## DATASET CONTENT
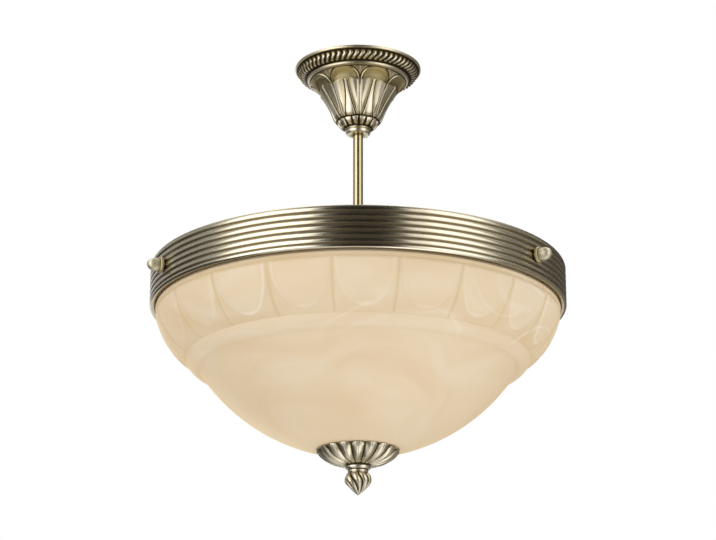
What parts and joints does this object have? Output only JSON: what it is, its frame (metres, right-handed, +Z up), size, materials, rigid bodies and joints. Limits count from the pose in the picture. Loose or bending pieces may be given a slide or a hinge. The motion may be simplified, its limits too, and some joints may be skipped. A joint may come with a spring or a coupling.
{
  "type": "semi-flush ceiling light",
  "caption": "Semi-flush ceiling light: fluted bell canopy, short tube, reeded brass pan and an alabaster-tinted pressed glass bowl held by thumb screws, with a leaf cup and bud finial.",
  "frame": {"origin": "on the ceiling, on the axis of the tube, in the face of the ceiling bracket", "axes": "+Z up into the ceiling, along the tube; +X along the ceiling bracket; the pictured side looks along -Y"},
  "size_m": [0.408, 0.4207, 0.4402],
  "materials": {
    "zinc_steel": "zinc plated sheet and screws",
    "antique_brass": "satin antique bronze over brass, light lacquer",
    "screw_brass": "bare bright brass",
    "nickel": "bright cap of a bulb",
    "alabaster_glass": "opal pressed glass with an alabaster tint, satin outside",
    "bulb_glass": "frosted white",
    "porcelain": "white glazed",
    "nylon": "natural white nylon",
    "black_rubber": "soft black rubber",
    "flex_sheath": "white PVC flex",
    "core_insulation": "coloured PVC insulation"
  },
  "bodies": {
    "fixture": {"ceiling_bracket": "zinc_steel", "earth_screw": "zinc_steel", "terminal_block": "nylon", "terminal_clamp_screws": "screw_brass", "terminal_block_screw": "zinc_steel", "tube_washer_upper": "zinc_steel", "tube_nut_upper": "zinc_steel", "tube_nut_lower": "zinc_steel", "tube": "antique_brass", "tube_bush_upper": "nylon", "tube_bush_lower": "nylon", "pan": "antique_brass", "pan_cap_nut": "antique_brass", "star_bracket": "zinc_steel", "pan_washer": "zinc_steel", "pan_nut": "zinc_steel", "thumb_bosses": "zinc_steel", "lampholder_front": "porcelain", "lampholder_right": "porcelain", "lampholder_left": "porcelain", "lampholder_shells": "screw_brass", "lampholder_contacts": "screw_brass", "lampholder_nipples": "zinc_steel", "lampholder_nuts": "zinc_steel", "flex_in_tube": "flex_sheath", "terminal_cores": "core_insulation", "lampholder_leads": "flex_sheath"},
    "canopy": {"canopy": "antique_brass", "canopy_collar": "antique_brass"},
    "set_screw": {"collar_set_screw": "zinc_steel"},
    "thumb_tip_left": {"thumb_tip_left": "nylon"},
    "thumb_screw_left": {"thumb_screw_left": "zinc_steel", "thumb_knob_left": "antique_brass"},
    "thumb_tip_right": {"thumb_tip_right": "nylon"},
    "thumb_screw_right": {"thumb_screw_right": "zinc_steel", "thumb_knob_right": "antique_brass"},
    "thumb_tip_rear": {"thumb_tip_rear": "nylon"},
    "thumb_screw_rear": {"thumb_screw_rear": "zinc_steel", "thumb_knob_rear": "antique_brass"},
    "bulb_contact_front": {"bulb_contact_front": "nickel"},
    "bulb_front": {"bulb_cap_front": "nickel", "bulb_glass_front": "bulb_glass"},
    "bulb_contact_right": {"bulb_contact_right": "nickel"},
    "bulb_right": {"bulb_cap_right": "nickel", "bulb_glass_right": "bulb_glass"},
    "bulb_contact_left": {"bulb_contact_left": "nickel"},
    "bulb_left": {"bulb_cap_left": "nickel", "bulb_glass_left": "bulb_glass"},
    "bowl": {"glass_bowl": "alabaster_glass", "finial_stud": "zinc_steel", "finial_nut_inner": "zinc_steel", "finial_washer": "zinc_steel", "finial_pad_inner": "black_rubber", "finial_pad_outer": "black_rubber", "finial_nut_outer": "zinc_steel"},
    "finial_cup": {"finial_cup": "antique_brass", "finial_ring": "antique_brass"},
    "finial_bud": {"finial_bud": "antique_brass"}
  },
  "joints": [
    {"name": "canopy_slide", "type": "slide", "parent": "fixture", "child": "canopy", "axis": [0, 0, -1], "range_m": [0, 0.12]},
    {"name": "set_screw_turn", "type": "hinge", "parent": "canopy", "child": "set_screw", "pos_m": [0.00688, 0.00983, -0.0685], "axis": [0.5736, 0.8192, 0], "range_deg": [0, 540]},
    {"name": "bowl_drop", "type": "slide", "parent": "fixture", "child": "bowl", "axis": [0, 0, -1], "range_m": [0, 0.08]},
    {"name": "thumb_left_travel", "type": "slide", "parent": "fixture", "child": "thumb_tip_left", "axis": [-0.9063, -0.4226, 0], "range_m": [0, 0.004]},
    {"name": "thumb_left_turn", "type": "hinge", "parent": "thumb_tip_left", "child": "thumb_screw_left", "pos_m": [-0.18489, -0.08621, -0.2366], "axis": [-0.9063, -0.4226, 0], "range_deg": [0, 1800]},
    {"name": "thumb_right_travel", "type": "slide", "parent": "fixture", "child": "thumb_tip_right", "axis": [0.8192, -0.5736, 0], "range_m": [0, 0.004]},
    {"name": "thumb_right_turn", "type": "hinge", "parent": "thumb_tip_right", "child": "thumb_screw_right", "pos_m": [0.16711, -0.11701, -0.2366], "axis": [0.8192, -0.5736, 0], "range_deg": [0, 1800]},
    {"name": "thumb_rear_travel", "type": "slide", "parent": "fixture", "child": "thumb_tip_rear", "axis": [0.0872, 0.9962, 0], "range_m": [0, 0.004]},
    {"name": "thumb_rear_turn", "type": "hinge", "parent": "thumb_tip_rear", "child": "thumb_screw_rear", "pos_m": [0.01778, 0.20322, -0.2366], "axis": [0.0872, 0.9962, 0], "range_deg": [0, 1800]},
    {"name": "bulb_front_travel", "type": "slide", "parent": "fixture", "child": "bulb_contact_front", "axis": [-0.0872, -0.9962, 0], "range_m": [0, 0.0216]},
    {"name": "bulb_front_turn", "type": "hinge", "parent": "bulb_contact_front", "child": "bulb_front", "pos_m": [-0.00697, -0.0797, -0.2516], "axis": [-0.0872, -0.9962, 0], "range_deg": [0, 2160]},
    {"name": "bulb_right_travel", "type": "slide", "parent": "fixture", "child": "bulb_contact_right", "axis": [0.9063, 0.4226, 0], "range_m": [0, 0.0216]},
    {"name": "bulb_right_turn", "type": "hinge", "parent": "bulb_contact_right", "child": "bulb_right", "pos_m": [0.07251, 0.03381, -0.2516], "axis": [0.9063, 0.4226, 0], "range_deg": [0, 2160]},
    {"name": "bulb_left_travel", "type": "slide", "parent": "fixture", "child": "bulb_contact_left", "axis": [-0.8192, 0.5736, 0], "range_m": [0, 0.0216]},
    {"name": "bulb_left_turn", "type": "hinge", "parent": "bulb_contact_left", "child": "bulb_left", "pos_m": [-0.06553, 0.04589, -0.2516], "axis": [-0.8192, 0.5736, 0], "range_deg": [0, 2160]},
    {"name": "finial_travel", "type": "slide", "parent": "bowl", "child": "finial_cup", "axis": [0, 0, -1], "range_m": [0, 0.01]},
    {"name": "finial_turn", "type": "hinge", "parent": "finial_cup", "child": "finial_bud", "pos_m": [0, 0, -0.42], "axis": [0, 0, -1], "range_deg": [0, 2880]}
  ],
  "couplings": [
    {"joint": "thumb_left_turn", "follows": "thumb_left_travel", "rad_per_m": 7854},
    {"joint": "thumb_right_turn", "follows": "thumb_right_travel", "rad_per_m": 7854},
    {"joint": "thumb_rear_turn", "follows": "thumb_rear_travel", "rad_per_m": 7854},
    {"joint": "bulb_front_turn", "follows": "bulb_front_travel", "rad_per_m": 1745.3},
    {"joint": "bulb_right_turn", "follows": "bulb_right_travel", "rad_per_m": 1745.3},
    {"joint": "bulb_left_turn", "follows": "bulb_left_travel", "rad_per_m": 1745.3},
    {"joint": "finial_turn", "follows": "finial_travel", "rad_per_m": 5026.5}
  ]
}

## DIRECTIONS FOR THIS TASK
Determine how many lines of the listing hold the word "bodies" and reply with that figure alone.

## EXERCISE RESULT
2